If you’re looking for a steaming cup of coffee to warm up after a session, then head over to September Café, where all the locals hang out. “We also have an annual surf swap put on by Boutique Archive, where you can buy or trade secondhand boards, which has become a big social event.”
And if the surf’s ever flat, there’s always the city itself, a capital of architecture, design, culture, and, of course, music. “What I love about Montreal is all the festivals and the jazz,” says Pichet. “The music is always flowing, just like the waves.”
Learning the ropes
If you’re in Montreal and want to take a few surf lessons, Kayak Sans Frontières (KSF) comes highly recommended and will get you on your feet quickly.
For excellent boards tailor-made for river surfing, visit Ananus Surfboards, based on the south shore of Montreal.
Water and air temperatures are pleasant enough in mid-summer, but you will need a good wetsuit the rest of the year and a neoprene hood, gloves, and booties if you plan on riding St. Lawrence in winter.
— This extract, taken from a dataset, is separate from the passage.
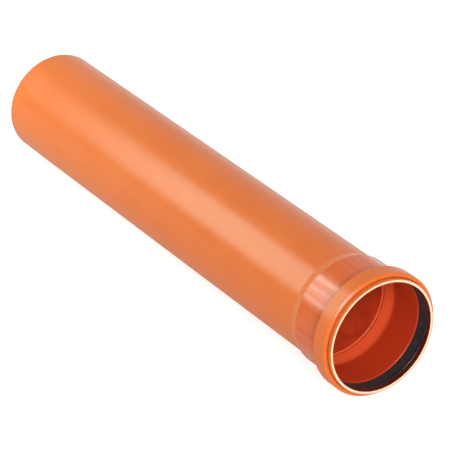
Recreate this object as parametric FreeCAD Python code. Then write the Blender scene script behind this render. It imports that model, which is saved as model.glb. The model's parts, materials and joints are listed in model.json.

There are two types of river waves – standing waves and tidal bores. Standing waves are stationary rapids created by water flowing downstream, while tidal bores are moving waves that surge upstream.
Unlike standing waves that can break for months at a time, tidal bores are a rare occurrence. These rumbling beasts are created by extreme high tides when water is funnelled from the ocean into a narrowing river via a broad bay.
As the tidal surge is forced into shallower water, it creates a wave – or series of waves – that may break and become surfable for long distances.
Tidal bores are found around the world, from the depths of the Amazon jungle to Kolkata in India, and they are often preceded by a low, rumbling sound that gets amplified as the bore churns upstream. The largest known tidal bore is found along the Qiantang River in China, where waves of up to nine metres travelling as fast as 40kph have been recorded – and surfed.
Indeed, there is a fringe group of surfers dedicated to riding this phenomenon, but it’s not all fun and games. Tidal bores are known to capsize ships, wreak havoc along the riverbanks, and carry unsuspecting victims away in the turmoil.